**Object modeling scripts:**
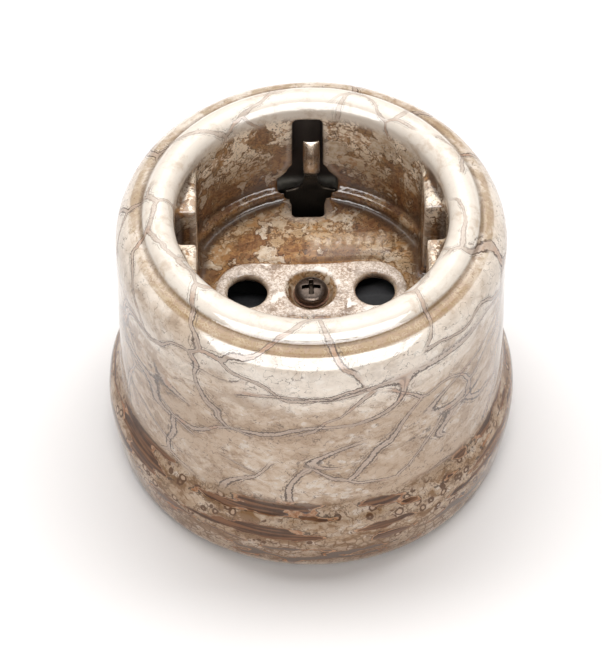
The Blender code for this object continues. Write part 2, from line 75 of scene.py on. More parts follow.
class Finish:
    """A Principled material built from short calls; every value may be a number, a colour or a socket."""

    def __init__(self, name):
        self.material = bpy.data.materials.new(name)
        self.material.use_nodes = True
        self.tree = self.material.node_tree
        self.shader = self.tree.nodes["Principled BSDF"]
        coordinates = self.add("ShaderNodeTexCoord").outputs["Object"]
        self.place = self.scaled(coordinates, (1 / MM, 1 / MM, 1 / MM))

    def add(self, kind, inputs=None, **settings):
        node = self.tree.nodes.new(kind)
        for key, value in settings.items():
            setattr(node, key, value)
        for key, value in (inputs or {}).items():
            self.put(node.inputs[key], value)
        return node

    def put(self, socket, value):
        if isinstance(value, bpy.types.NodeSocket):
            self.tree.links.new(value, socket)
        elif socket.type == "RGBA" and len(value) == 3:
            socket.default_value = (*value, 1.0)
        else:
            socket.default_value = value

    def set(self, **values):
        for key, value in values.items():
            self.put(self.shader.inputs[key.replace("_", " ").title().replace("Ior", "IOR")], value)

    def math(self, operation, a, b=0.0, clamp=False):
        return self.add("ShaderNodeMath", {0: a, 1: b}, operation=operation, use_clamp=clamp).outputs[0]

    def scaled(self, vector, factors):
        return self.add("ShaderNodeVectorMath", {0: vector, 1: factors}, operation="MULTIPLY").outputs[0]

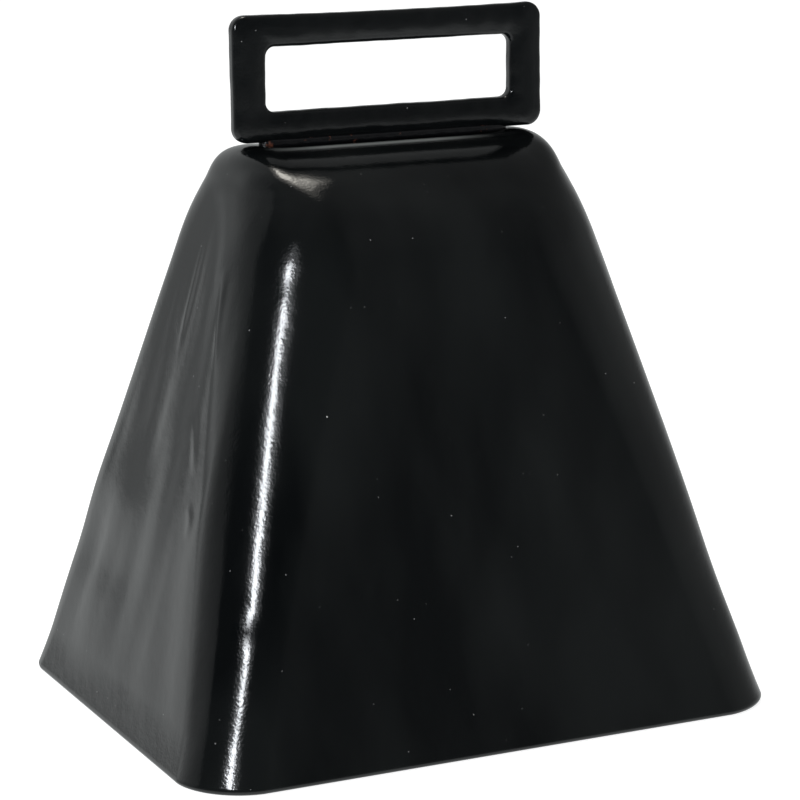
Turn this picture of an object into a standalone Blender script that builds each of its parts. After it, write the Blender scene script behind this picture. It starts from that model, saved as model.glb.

**GIVEN PROBLEM:** Go through the records and print each one exactly.

**THE SOLUTION:**
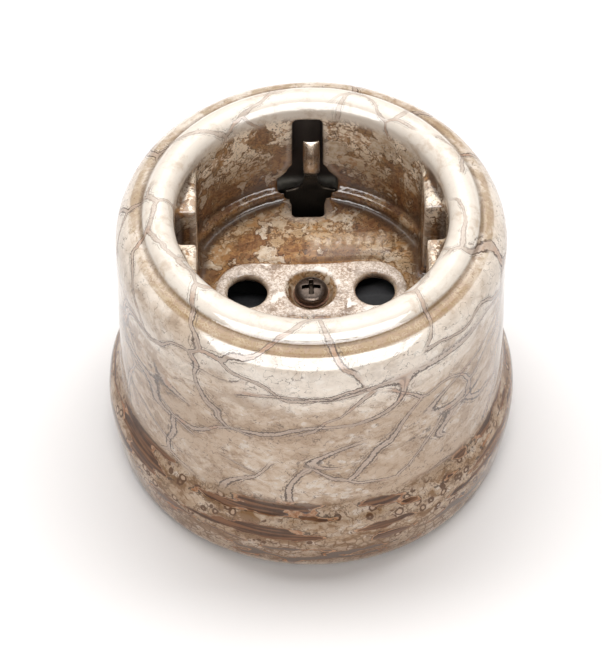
The Blender code for this object continues. Write part 2, from line 75 of scene.py on. More parts follow.
class Finish:
    """A Principled material built from short calls; every value may be a number, a colour or a socket."""

    def __init__(self, name):
        self.material = bpy.data.materials.new(name)
        self.material.use_nodes = True
        self.tree = self.material.node_tree
        self.shader = self.tree.nodes["Principled BSDF"]
        coordinates = self.add("ShaderNodeTexCoord").outputs["Object"]
        self.place = self.scaled(coordinates, (1 / MM, 1 / MM, 1 / MM))

    def add(self, kind, inputs=None, **settings):
        node = self.tree.nodes.new(kind)
        for key, value in settings.items():
            setattr(node, key, value)
        for key, value in (inputs or {}).items():
            self.put(node.inputs[key], value)
        return node

    def put(self, socket, value):
        if isinstance(value, bpy.types.NodeSocket):
            self.tree.links.new(value, socket)
        elif socket.type == "RGBA" and len(value) == 3:
            socket.default_value = (*value, 1.0)
        else:
            socket.default_value = value

    def set(self, **values):
        for key, value in values.items():
            self.put(self.shader.inputs[key.replace("_", " ").title().replace("Ior", "IOR")], value)

    def math(self, operation, a, b=0.0, clamp=False):
        return self.add("ShaderNodeMath", {0: a, 1: b}, operation=operation, use_clamp=clamp).outputs[0]

    def scaled(self, vector, factors):
        return self.add("ShaderNodeVectorMath", {0: vector, 1: factors}, operation="MULTIPLY").outputs[0]

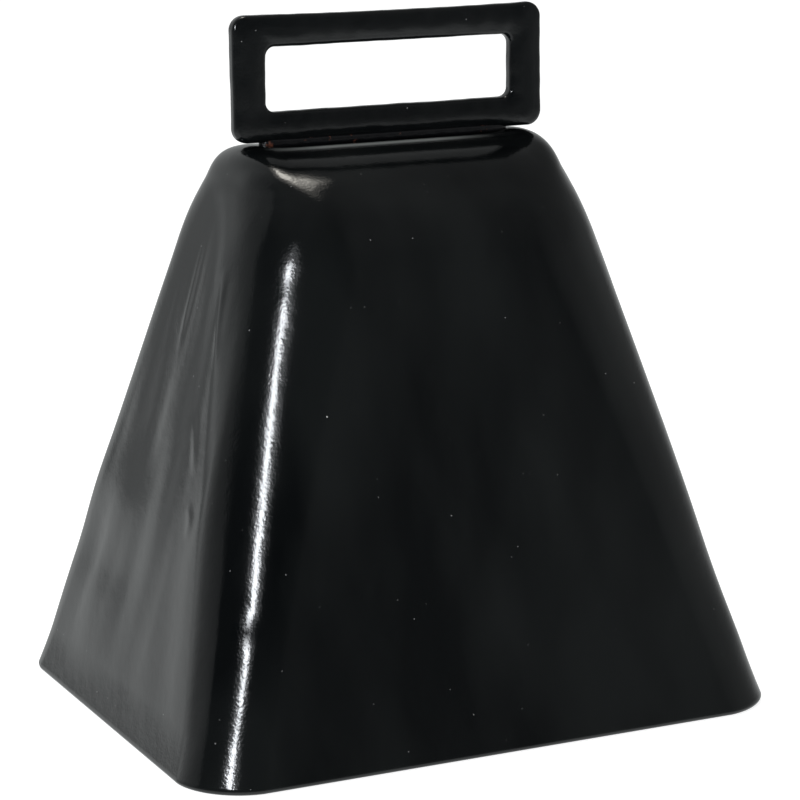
Turn this picture of an object into a standalone Blender script that builds each of its parts. After it, write the Blender scene script behind this picture. It starts from that model, saved as model.glb.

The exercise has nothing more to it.